Izithunzi capense is a species of spider in the family Drymusidae. It is endemic to the Western Cape province of South Africa.

==Etymology==
The specific name capense refers to the Cape Peninsula, where the species was first discovered by Simon.

==Distribution==
Izithunzi capense is endemic to the Western Cape Province of South Africa, with a distribution range extending from Table Mountain National Park to Kalk Bay and surrounding areas. The species has been recorded from several protected areas including Kogelberg Nature Reserve, Kirstenbosch National Botanical Garden, and Table Mountain National Park. It occurs at elevations ranging from 21 to 738 metres above sea level.

==Habitat==
Izithunzi capense is found in cool, shaded environments, typically under exfoliated bark or in crevices between boulders. The spiders construct loose space webs, sometimes with sheet- or tube-like extensions, beneath which they hang. They inhabit Afromontane forest, pine plantations, and caves within the Fynbos biome. The species is sensitive to light and quickly retreats to darkness when exposed to illumination.

==Description==

Females of Izithunzi capense are notably larger than males, with a total length of approximately 15 mm compared to 12 mm in males.

The opisthosoma displays a distinctive coloration pattern with dark brown chevrons extending anteriorly. These chevrons are well-spaced at the front and clustered towards the rear, with the first two forming a continuous pattern. The thoracic area shows darkish lateral margins and a central V-shaped pattern that forms a continuum.

The chelicerae of females have five bracket setae on the promargin and a row of seven to eight macrosetae positioned against a triangular lamina. The pedipalps feature a prolateral femoral thorn that is distally acute. Leg coloration shows femora and tibiae as dun-colored, while patellae, metatarsi and tarsi are tan.

Males can be distinguished by their modified chelicerae, where the fang is excavated both promarginally and distally. The promarginal and retromarginal cheliceral teeth near the fang base are extremely modified, enlarged, and flattened to fit into the fang's excavation. The male copulatory bulb shows a smooth transition between base and apex, with the apex being 1½ times longer than the base and featuring an acute, slightly curved tip.

==Taxonomy==
Izithunzi capense was originally described as Drymusa capensis by Eugène Simon in 1893. The species was later transferred to the genus Izithunzi by Labarque, Pérez-González & Griswold in 2018 following molecular phylogenetic analysis.

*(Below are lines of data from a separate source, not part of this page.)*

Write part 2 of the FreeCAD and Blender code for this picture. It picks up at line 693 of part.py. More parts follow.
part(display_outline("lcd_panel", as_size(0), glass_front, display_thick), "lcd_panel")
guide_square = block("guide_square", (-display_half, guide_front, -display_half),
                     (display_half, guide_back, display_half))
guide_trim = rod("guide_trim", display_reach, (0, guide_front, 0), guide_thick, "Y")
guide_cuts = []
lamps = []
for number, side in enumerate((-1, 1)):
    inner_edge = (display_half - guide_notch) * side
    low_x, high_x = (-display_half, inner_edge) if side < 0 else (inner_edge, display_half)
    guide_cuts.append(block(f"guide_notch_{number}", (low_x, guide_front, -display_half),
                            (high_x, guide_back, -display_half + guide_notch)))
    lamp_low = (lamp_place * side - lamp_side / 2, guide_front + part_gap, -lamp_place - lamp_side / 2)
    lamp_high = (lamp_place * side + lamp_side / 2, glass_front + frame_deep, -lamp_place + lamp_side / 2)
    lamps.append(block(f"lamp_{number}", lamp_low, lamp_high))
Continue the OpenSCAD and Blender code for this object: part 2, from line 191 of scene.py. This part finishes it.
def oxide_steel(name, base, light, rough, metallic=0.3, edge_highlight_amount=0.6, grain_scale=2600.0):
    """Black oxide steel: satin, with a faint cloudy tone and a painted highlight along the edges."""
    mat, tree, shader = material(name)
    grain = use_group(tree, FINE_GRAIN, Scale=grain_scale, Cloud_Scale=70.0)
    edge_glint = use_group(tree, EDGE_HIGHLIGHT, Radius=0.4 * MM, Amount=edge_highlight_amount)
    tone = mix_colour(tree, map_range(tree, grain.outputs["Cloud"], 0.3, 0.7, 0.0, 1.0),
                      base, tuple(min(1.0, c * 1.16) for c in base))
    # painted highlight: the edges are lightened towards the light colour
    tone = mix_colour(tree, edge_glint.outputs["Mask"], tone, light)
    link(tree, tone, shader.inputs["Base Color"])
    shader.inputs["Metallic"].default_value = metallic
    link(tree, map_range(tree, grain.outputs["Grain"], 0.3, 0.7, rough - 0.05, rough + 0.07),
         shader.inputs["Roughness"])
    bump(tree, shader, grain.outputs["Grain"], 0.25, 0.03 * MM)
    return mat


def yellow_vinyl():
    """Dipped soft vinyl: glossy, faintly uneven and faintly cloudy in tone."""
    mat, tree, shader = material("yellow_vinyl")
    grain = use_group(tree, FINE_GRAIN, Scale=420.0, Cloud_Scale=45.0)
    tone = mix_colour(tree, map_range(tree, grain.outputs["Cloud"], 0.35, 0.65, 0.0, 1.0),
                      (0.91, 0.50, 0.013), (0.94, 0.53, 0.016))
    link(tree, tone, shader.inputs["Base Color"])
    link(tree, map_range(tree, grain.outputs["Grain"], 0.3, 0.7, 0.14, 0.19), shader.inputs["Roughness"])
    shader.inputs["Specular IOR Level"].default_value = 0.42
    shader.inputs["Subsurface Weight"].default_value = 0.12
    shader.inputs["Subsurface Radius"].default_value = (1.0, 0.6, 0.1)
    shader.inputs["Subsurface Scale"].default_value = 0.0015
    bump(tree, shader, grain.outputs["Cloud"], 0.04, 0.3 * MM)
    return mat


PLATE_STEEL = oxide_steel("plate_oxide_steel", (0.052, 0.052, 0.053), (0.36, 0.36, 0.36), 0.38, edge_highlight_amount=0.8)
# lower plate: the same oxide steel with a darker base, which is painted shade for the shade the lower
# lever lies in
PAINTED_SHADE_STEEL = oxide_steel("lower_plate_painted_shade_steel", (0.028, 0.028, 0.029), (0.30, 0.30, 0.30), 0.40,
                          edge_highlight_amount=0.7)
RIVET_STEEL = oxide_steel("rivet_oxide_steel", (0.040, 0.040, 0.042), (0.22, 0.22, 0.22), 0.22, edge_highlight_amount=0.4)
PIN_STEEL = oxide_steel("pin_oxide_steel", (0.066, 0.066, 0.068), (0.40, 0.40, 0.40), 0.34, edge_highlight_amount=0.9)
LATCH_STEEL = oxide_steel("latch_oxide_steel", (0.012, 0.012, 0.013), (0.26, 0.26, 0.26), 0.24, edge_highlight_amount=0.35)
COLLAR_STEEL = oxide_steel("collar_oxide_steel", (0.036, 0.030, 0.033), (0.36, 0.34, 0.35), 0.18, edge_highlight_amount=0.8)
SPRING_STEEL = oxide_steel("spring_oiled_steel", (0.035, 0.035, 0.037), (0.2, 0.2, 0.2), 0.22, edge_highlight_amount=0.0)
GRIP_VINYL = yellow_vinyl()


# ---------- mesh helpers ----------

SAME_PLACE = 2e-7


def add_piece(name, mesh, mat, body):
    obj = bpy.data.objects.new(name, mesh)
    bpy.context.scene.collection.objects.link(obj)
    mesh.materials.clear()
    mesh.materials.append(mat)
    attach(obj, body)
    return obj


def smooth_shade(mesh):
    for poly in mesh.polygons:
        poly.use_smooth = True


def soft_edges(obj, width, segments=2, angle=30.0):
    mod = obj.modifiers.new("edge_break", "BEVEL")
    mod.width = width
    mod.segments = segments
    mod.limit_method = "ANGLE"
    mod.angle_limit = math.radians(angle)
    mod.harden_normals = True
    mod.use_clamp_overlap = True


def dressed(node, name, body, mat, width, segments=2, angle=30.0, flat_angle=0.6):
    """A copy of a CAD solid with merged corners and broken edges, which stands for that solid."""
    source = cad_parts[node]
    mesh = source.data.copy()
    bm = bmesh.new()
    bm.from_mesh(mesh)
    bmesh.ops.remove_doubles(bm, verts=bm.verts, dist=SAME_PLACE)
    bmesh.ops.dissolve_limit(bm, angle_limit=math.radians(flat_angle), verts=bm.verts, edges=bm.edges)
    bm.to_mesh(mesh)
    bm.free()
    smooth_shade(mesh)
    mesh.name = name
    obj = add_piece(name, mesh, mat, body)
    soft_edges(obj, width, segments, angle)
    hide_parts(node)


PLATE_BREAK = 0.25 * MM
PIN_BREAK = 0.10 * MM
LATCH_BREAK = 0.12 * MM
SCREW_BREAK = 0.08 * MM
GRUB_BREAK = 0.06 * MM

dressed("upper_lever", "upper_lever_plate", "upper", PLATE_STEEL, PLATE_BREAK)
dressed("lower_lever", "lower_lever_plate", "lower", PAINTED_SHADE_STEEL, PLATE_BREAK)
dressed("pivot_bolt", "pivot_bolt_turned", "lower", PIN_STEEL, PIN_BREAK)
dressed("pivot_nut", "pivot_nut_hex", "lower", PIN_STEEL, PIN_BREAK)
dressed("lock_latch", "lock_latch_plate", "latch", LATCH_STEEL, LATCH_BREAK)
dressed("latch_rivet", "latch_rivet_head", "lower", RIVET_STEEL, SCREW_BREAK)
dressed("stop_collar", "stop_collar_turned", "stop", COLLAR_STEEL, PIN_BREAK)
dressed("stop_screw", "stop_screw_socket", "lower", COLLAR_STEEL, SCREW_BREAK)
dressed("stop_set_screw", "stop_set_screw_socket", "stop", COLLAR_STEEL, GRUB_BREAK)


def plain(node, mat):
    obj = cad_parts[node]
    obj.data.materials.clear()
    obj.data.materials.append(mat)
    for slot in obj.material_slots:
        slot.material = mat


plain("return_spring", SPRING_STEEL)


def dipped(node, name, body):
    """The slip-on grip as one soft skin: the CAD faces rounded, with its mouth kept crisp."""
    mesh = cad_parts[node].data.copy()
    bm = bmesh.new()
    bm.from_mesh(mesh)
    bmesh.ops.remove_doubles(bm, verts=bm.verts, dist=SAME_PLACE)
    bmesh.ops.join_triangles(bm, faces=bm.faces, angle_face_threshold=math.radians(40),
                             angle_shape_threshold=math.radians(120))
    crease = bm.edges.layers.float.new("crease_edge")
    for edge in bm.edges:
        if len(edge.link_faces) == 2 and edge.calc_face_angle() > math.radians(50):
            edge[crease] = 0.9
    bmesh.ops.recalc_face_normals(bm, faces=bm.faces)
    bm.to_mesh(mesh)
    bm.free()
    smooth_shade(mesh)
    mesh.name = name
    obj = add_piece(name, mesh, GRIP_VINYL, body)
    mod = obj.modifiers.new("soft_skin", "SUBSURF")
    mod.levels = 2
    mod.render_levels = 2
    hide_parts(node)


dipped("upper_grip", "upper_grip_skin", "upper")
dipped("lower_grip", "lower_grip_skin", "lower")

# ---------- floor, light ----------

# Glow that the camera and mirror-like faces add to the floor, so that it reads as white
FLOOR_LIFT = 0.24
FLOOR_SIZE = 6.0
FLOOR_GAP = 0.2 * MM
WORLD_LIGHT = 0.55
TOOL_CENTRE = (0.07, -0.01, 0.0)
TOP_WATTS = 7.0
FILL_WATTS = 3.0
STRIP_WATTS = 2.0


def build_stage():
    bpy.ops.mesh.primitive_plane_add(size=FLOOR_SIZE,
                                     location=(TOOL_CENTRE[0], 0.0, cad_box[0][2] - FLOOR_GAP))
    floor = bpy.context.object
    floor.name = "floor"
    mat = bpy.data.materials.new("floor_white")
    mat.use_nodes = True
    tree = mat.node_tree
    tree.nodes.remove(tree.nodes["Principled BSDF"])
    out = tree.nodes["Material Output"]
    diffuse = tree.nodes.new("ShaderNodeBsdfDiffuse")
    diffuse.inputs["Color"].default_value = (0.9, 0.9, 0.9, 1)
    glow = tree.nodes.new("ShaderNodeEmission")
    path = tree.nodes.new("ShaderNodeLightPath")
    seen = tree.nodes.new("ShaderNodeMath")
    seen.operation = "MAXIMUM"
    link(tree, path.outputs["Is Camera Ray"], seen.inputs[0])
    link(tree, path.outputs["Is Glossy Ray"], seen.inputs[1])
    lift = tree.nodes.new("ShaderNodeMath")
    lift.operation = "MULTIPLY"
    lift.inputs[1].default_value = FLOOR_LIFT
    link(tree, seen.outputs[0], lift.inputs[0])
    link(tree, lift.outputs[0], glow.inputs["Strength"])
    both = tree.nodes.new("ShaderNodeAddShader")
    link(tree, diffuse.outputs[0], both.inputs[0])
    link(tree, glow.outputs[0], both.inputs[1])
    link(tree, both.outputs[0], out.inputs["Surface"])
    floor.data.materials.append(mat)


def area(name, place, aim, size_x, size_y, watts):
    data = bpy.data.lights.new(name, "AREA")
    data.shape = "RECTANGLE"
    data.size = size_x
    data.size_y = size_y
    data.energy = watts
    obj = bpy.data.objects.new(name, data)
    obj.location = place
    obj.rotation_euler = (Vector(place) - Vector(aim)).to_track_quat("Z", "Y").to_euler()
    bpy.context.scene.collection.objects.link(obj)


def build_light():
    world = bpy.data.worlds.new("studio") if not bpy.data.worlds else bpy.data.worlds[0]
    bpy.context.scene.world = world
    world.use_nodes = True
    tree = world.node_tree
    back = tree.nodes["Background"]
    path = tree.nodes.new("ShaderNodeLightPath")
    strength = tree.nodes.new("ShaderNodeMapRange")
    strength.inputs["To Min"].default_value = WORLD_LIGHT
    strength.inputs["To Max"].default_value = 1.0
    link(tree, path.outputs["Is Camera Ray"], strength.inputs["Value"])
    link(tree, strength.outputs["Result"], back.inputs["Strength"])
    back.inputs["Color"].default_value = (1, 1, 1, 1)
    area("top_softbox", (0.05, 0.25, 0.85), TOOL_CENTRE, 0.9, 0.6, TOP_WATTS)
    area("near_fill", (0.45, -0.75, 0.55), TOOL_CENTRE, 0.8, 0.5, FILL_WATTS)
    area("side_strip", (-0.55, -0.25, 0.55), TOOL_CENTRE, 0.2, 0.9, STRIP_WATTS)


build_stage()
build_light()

Loxosceles valida, described by Lawrence in 1964 from cave specimens around Cape Town, is now considered a junior synonym of I. capense.

==Conservation status==
Izithunzi capense is classified as rare with a conservation status of Data Deficient according to IUCN Red List criteria. Despite its restricted range, the species faces no direct threats and occurs in several protected areas. Additional sampling is needed to better determine its full distribution range.